Work to do | Set down the lines from the one containing "to the first." to the one containing "in imported if", both lines included, exactly as they stand and with no other lines.
-- start Entries provided --
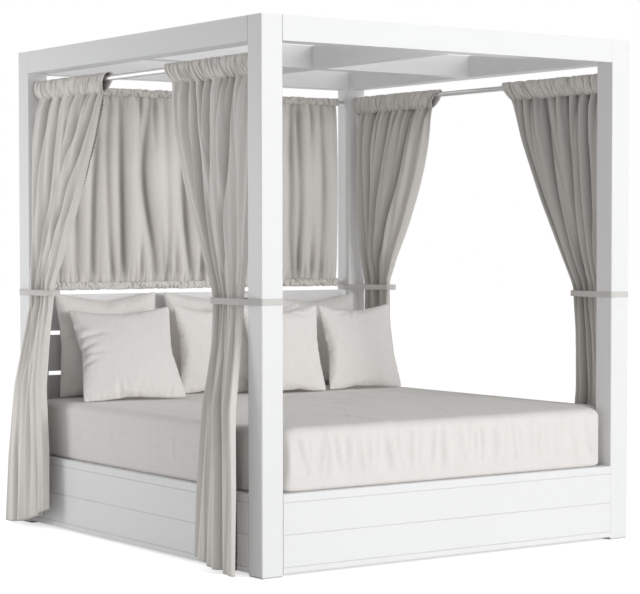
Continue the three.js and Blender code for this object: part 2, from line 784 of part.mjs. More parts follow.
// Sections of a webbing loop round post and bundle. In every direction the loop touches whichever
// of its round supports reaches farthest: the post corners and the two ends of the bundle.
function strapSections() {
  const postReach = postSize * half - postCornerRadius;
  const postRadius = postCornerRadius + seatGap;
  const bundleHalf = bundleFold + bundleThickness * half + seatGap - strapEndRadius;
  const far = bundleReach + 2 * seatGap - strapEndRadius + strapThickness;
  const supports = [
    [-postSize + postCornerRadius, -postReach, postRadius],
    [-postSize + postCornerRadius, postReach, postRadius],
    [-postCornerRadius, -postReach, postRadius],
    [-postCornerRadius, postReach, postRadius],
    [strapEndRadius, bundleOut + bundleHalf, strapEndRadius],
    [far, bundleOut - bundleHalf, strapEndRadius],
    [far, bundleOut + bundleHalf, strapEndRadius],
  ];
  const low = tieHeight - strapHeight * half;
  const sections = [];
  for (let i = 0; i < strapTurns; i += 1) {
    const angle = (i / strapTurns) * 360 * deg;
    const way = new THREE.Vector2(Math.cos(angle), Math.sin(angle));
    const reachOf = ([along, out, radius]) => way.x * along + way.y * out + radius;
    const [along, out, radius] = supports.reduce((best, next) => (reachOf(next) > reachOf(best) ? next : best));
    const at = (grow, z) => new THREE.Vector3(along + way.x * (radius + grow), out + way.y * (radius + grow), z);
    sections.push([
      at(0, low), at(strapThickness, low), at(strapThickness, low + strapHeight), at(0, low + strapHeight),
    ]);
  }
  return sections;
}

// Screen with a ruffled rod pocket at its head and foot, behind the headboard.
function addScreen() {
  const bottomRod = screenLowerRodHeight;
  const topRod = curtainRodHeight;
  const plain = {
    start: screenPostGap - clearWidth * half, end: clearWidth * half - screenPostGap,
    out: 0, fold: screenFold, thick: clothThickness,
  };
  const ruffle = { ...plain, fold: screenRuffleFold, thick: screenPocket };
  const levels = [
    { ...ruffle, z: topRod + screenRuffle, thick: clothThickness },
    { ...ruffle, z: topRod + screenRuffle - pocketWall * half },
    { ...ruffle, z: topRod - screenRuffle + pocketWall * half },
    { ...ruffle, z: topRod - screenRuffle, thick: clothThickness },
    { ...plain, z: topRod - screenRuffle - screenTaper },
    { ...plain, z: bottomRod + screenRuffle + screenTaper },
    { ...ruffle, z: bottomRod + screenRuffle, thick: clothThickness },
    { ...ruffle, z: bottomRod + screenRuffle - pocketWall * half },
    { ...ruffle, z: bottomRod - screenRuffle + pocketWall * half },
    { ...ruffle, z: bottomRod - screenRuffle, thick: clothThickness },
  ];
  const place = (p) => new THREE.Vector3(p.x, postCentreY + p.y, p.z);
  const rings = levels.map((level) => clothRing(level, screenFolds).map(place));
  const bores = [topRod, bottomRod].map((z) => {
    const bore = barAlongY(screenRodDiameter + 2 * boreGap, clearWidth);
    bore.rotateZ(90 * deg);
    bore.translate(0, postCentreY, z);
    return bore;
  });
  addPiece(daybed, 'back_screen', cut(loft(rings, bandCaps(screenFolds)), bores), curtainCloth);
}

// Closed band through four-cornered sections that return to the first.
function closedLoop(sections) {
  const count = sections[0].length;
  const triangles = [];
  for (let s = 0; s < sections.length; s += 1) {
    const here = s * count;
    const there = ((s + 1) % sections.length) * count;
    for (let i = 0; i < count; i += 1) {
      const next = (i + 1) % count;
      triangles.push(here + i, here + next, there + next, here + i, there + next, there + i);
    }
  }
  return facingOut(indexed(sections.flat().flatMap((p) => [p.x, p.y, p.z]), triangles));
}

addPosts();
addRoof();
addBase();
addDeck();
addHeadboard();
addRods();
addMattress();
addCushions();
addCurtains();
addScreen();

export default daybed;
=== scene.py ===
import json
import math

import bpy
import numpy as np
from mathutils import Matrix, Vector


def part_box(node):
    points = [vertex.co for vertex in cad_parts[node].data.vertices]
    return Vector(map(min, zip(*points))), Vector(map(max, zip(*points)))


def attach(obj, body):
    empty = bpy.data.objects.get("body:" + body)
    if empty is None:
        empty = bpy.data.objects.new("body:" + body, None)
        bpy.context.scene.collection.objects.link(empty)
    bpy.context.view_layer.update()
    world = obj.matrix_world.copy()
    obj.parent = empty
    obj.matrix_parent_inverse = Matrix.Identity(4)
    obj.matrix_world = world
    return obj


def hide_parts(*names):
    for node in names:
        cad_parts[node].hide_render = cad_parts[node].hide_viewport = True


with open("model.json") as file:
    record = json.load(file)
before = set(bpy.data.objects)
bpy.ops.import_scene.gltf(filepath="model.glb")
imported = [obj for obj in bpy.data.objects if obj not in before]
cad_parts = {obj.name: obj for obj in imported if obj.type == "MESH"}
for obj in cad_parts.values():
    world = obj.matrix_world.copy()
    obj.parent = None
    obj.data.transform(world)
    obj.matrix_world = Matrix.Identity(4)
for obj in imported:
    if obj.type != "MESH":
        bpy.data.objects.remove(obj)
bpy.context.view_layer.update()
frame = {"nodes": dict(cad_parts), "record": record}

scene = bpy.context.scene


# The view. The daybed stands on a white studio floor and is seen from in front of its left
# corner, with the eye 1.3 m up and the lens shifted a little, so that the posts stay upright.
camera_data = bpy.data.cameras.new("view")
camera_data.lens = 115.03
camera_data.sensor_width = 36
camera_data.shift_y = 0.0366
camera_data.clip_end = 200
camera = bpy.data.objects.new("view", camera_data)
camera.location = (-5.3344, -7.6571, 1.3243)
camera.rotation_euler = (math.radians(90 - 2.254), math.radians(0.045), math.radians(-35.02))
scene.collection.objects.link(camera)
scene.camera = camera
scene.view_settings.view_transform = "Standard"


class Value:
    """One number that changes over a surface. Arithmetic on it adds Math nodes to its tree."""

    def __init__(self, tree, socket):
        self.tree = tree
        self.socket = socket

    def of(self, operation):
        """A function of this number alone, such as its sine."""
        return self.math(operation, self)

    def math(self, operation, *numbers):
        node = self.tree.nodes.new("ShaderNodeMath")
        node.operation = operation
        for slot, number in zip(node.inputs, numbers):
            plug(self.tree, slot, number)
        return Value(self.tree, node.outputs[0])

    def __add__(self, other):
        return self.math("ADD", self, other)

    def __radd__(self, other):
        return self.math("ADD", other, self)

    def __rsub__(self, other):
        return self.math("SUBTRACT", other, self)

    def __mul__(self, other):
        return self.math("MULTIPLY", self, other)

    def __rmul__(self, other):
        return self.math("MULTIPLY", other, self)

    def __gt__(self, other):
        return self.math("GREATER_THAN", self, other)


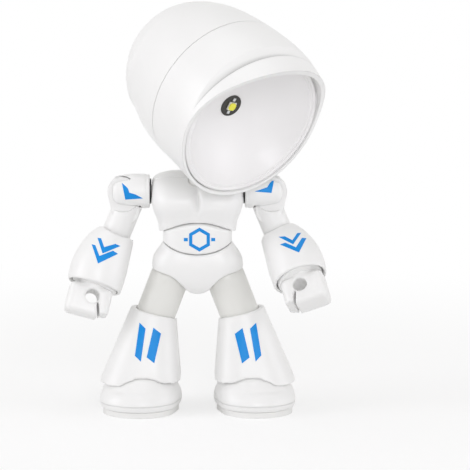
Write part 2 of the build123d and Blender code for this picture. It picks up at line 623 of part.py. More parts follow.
-- end Entries provided --
Response to the exercise |
// Closed band through four-cornered sections that return to the first.
function closedLoop(sections) {
  const count = sections[0].length;
  const triangles = [];
  for (let s = 0; s < sections.length; s += 1) {
    const here = s * count;
    const there = ((s + 1) % sections.length) * count;
    for (let i = 0; i < count; i += 1) {
      const next = (i + 1) % count;
      triangles.push(here + i, here + next, there + next, here + i, there + next, there + i);
    }
  }
  return facingOut(indexed(sections.flat().flatMap((p) => [p.x, p.y, p.z]), triangles));
}

addPosts();
addRoof();
addBase();
addDeck();
addHeadboard();
addRods();
addMattress();
addCushions();
addCurtains();
addScreen();

export default daybed;
=== scene.py ===
import json
import math

import bpy
import numpy as np
from mathutils import Matrix, Vector


def part_box(node):
    points = [vertex.co for vertex in cad_parts[node].data.vertices]
    return Vector(map(min, zip(*points))), Vector(map(max, zip(*points)))


def attach(obj, body):
    empty = bpy.data.objects.get("body:" + body)
    if empty is None:
        empty = bpy.data.objects.new("body:" + body, None)
        bpy.context.scene.collection.objects.link(empty)
    bpy.context.view_layer.update()
    world = obj.matrix_world.copy()
    obj.parent = empty
    obj.matrix_parent_inverse = Matrix.Identity(4)
    obj.matrix_world = world
    return obj


def hide_parts(*names):
    for node in names:
        cad_parts[node].hide_render = cad_parts[node].hide_viewport = True


with open("model.json") as file:
    record = json.load(file)
before = set(bpy.data.objects)
bpy.ops.import_scene.gltf(filepath="model.glb")
imported = [obj for obj in bpy.data.objects if obj not in before]
cad_parts = {obj.name: obj for obj in imported if obj.type == "MESH"}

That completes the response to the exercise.